Specific warning signs include:
- By 9 months: no babbling
- By 12 months: no pointing or gesturing
- By 15 months: no joint attention (following where someone else is looking)
- By 16 months: no intelligible single words
- By 24 months: no two-word spontaneous phrases, or inability to respond to simple commands like “sit down”
- By 36 months: speech that is mostly unintelligible to others
- At any age: loss of language or social skills that a child previously had, or inconsistent response to sounds
Any of these patterns warrants a hearing evaluation and referral to a speech-language professional. Early intervention services are most effective when they begin before a child falls significantly behind peers.
Strategies That Build Oral Language
The most effective approaches share a common thread: they increase the quantity and quality of language interaction between children and the adults around them.
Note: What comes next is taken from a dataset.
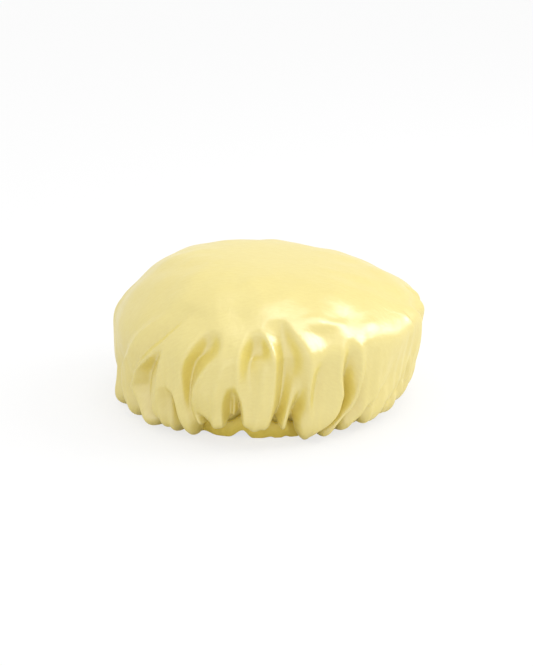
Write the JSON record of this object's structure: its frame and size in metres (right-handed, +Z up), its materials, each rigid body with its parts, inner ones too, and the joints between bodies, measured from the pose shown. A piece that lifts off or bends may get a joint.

Reading aloud with children and discussing the book afterward is one of the best-supported strategies. This isn’t passive reading. It means asking open-ended questions, pausing to let the child respond, and connecting the story to the child’s own experiences.
Other evidence-based techniques include explicitly teaching new vocabulary words in context, using structured questioning to check and deepen understanding, and modeling rich language during everyday conversation. When a child says “doggy run,” an adult can expand that into “yes, the big dog is running fast!” This kind of recasting gives the child a more complete version of their own thought without correcting them, which encourages further attempts at communication.
In classroom settings, purposeful dialogue where children are given structured opportunities to talk, listen, and respond to peers produces measurable gains in language skills. The key ingredient across all of these approaches is the same: children learn language by using it in interactions with people who respond to them, not by passively hearing it from a screen or in the background.